A little under a week later, 4,000 lb. of beef were recalled because there was a slight suspicion that it might be contaminated by materials that are linked to BSE.
While neither case posed any real threat to our food supply, it made national headlines and inspired more fear about food.
Several friends and family members contacted me about the safety of beef. My social media stream showed story after story talking about the events. The one voice that was noticeably silent was that of my state beef council.
I contacted my state beef council for more information and with the hope of inspiring them to share what they knew with our public.
After all, as a cattle person, I pay into a board that funds my beef council to share information with the public about the methods and high standards cattle producers use to produce beef.
I know that talking about the steps cattle people take to prevent BSE should be their duty, especially as social media now makes it incredibly easy to reach thousands of people with a single post.
I was told by my state beef council that they did not want to cause alarm by talking about the two recent incidents.
I agree that the last thing our industry should do is perpetuate fear or sensationalism.
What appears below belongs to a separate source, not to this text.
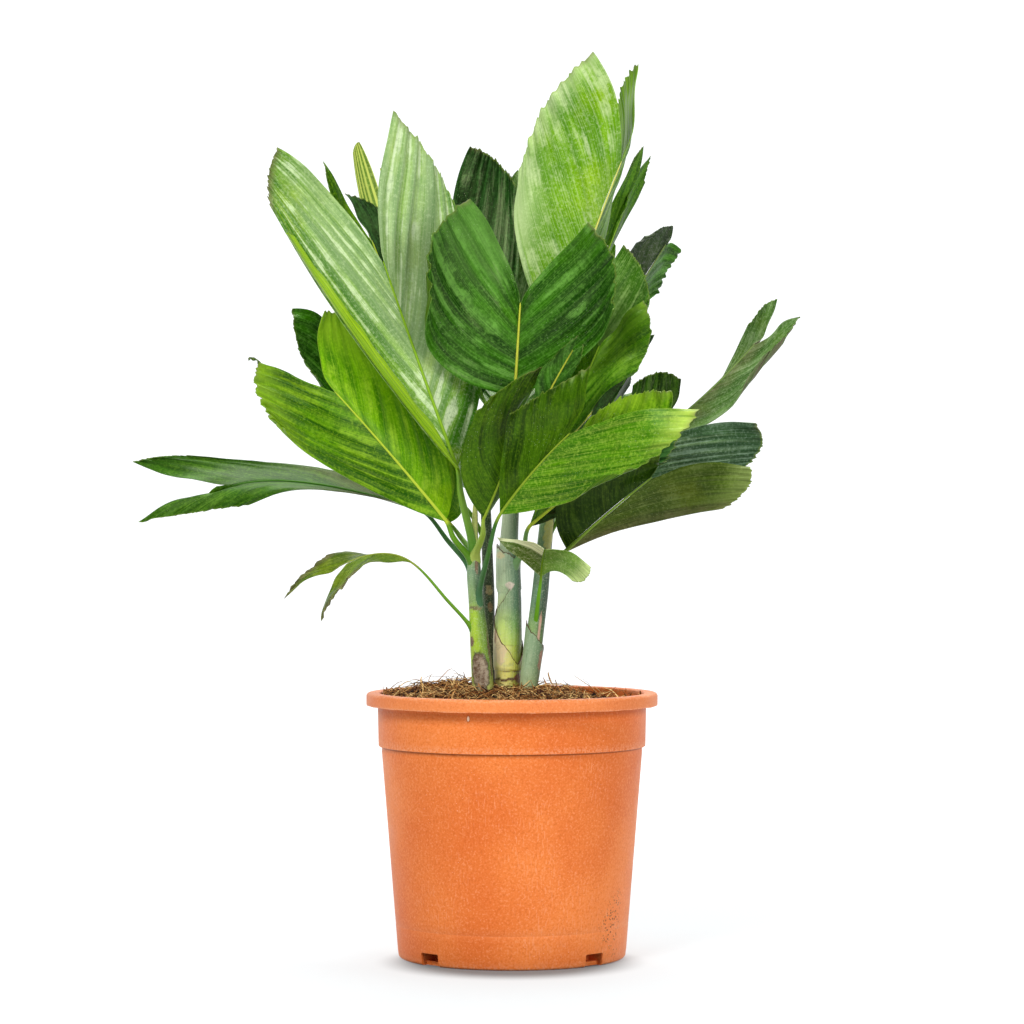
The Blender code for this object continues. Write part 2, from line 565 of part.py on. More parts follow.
def ring_corners(middle, across, up, half_width, half_height):
    """Six corners round a stalk: left top, top, right top, right bottom, bottom, left bottom."""
    side = 0.45 * half_height
    return [middle - across * half_width + up * side, middle + up * half_height,
            middle + across * half_width + up * side, middle + across * half_width - up * side,
            middle - up * half_height, middle - across * half_width - up * side]


def frond_mesh(design):
    """Stalk, midrib and two lobes as one closed body of triangles."""
    rib = [seen(point) for point in design["rib"]]
    girth = design["girth"] * MM
    rib_base = RIB_BASE * girth

    def rib_width(s):
        return rib_base + (RIB_FORK - rib_base) * s

    lobes = {side: Lobe(rib, [seen(point) for point in design[side]], rib_width)
             for side in ("left", "right")}
    signs = {"left": 1, "right": -1}
    half = BLADE / 2
    reach = max((lobe.corner - rib[0]).length for lobe in lobes.values())
    vein_steps = VEIN_STEPS + 1 if reach > LONG_BLADE else VEIN_STEPS
    edge = max((lobe.tip - lobe.corner).length for lobe in lobes.values())
    stations = STATIONS if edge > NARROW_BLADE else NARROW_STATIONS
    bm = bmesh.new()
    skins = {}
    for side, lobe in lobes.items():
        for station in range(stations):
            s = station / (stations - 1)
            for step in range(vein_steps + 1):
                t = step / vein_steps
                place = lobe.place(s, t, station)
                lift = lobe.normal(s, t, signs[side]) * half
                skins[side, station, step, "top"] = bm.verts.new(place + lift)
                skins[side, station, step, "bottom"] = bm.verts.new(place - lift)

    def triangles(a, b, c, d):
        bm.faces.new((a, b, c))
        bm.faces.new((a, c, d))

    for side in lobes:
        for station in range(stations - 1):
            for step in range(vein_steps):
                for skin in ("top", "bottom"):
                    triangles(skins[side, station, step, skin], skins[side, station + 1, step, skin],
                              skins[side, station + 1, step + 1, skin], skins[side, station, step + 1, skin])
            triangles(skins[side, station, vein_steps, "top"], skins[side, station + 1, vein_steps, "top"],
                      skins[side, station + 1, vein_steps, "bottom"], skins[side, station, vein_steps, "bottom"])
        for station in (0, stations - 1):
            for step in range(vein_steps):
                triangles(skins[side, station, step, "top"], skins[side, station, step + 1, "top"],
                          skins[side, station, step + 1, "bottom"], skins[side, station, step, "bottom"])

    rings = []
    for station in range(stations):
        s = station / (stations - 1)
        up = (lobes["left"].normal(s, 0, 1) + lobes["right"].normal(s, 0, -1)).normalized()
        middle = lobes["left"].rib_line(s)
        fade = 1 - 0.5 * s
        top = bm.verts.new(middle + up * (half + RIB_RIDGE * fade))
        bottom = bm.verts.new(middle - up * (half + RIB_KEEL * fade))
        rings.append([skins["left", station, 0, "top"], top, skins["right", station, 0, "top"],
                      skins["right", station, 0, "bottom"], bottom, skins["left", station, 0, "bottom"]])
    for low, high in zip(rings, rings[1:]):
        for corner in (0, 1, 3, 4):
            triangles(low[corner], low[corner + 1], high[corner + 1], high[corner])
    fork = rings[-1]
    triangles(fork[0], fork[1], fork[4], fork[5])
    triangles(fork[1], fork[2], fork[3], fork[4])

    base = rib[0]
    ahead = (lobes["left"].rib_line(0.04) - base).normalized()
    across = (rings[0][2].co - rings[0][0].co)
    across = (across - across.dot(ahead) * ahead).normalized()
    path = stalk_path(design, base, ahead)
    first = next(i for i, place in enumerate(path) if clear_of_cane(design["cane"], place) > GAP)
    path = path[max(first - 1, 0):]
    low_ring = None
    for step in range(STALK_STEPS + 1):
        share = STALK_END * step / STALK_STEPS
        index = min(int(round(share * (len(path) - 1))), len(path) - 2)
        middle = path[index]
        direction = (path[index + 1] - path[max(index - 1, 0)]).normalized()
        side = (across - across.dot(direction) * direction).normalized()
        up = side.cross(direction).normalized()
        size = girth + (rib_base * 1.15 - girth) * share
        corners = ring_corners(middle, side, up, size, size * 0.85)
        if step == 0:
            corners = [seat(design["cane"], corner, direction) for corner in corners]
            middle = seat(design["cane"], middle, direction)
        ring = [bm.verts.new(corner) for corner in corners]
        if low_ring:
            join_rings(triangles, low_ring, ring)
        else:
            hub = bm.verts.new(middle)
            for corner in range(6):
                bm.faces.new((hub, ring[corner], ring[(corner + 1) % 6]))
        low_ring = ring
    join_rings(triangles, low_ring, rings[0])
    return bm


def join_rings(triangles, low, high):
    for corner in range(6):
        after = (corner + 1) % 6
        triangles(low[corner], low[after], high[after], high[corner])


def make_fronds(parent):
    for name, design in FRONDS.items():
        finish = "bright_leaf" if name in BRIGHT else "dark_leaf" if name in DARK else "leaf"
        root, _ = cane_point(design["cane"], design["root"] * MM)
        frond = add_object(name, frond_mesh(design), finish, parent, root)
        frond.data.shade_smooth()
        frond.data.set_sharp_from_angle(angle=math.radians(40))


def main():
    clear_scene()
    palm = bpy.data.objects.new("potted_metallic_palm", None)
    bpy.context.scene.collection.objects.link(palm)
    make_pot(palm)
    make_soil(palm)
    make_canes(palm)
    make_fronds(palm)


main()
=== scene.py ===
"""Looks of the potted metallic palm: fine fronds, sheathed canes, coir soil, moulded pot, studio."""
import math

import bmesh
import bpy
import numpy as np
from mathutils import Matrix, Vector


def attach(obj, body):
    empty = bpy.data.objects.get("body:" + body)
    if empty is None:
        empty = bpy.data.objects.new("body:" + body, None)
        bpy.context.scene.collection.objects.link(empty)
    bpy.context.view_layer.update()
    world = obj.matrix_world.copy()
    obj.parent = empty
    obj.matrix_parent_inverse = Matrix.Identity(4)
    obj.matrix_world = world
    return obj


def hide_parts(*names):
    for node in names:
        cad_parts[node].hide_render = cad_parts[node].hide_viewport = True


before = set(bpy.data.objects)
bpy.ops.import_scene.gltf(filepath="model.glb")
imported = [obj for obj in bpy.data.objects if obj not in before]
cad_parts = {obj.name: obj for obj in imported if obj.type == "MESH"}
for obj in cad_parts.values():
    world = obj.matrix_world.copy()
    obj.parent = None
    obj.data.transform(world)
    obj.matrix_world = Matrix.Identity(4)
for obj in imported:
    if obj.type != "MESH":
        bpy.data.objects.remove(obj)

MM = 0.001
FULL_TURN = 2 * math.pi
FRONT = -math.pi / 2        # azimuth of the side that the camera sees
SEED = 7
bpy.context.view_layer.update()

# Camera, as the photograph was taken: level, 2.4 m in front of the stems
EYE_DISTANCE = 2.4
EYE_HEIGHT = 0.320
PICTURE_WIDTH = 0.7389      # width of the view at the stems
SENSOR = 36

# Pot, as in the CAD
POT_HEIGHT = 0.190
RIM_RADIUS = 0.105
LIP_DROP = 0.009
COLLAR_FOOT = 0.1515
COLLAR_RADIUS = 0.0962
COLLAR_DRAFT = 0.020
WALL_FOOT_RADIUS = 0.0819
WALL_DRAFT = 0.081
WALL = 0.0019
FLOOR = 0.0028
FOOT_ROUND = 0.0022
EDGE = 0.0011
NOTCH_COUNT = 4
NOTCH_WIDTH = 0.017
NOTCH_HEIGHT = 0.009
NOTCH_DEPTH = 0.012
# Pot, finer than in the CAD
LIP_FOOT = POT_HEIGHT - LIP_DROP
LIP_ROUND = 0.0024          # rounding of the lip's outer edge
MOUTH_ROUND = 0.0016        # rounding of its inner edge
POCKET_DEPTH = 0.015        # drain channel behind each notch
POCKET_WALL = 0.0012
POT_SEGMENTS = 192
MOULD_LINE = 0.024          # height of the faint line above the foot
MOULD_STEP = 0.0006
CHIP = (-0.0304, -0.0918, 0.1764)       # a pale chip on the collar
CHIP_TALL = 0.5             # share that its height is shrunk to when it is drawn
DIRT = (0.0690, -0.0560, 0.028)         # middle of the dirt near the foot

# Soil: the first six as in the CAD
SOIL_EDGE = 0.1845
SOIL_MOUND = 0.0085
SOIL_HOLLOW = 0.0065
MOUND_REACH = 0.8
HOLLOW_START = 0.03
HOLLOW_LENGTH = 0.09
HEAPS = ((-0.042, -0.004, 0.036, 0.0045), (-0.074, 0.016, 0.030, 0.0040))    # x, y, reach and height
DIP = (-0.012, -0.022, 0.019, 0.0055)   # a hollow at the foot of the canes, in the same way
SOIL_ROUGHNESS = 0.0022
SOIL_SIDES, SOIL_RINGS = 220, 74
FIBRE_COUNT = 2100
CRUMB_COUNT = 650

# Studio
PAPER = "909698"
WHITE = (1.0, 1.0, 1.0, 1.0)
BACKDROP_GLOW = 0.9
SHADOW_MIDDLE = (0.0, -0.034, 0.0)      # middle of the painted contact shadow: the backdrop's glow is held back round this point, a little in front of the pot
SKY = 0.16
# Name, place, size and watts of each soft light
LIGHTS = (
    ("key", (-1.1, -1.9, 2.2), 0.9, 56), ("fill", (1.7, -2.1, 1.1), 1.5, 34), ("top", (0.1, 0.6, 2.4), 1.5, 54))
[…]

However, being able to communicate to consumers issues that pertain to the beef supply in a factual and calm manner is why we have a beef council.
Playing catch-up with the national news about events that happen in our own industry breeds distrust and ultimately hurts us all.
Instead of engaging and educating the public about the serious issues cattle producers face, the council chose to wait until someone else did it for us. Historically speaking, this has done little to promote producers' credibility or instill consumer confidence in us.
Working in the beef industry requires an ability to take responsibility. If I fail in my responsibilities to my cattle this season, the repercussions will be felt for years to come not only by family but the many families that work with us.
If the beef council persists on its current path, consumers and producers will both continue to feel negative repercussions. My state beef council's failure to perform its duty is failing not just the producers who pay their bills but also the future of our industry.
*Megan Brown is a blogger and sixth-generation rancher who raises Black Angus cattle in northern California. From 4-H as a child to FFA as a teen to receiving her bachelor's degree in agricultural business from California State University-Chico, agriculture has been Brown's lifelong passion. Read more on her website at www.thebeefjar.com, or contact her at [email protected].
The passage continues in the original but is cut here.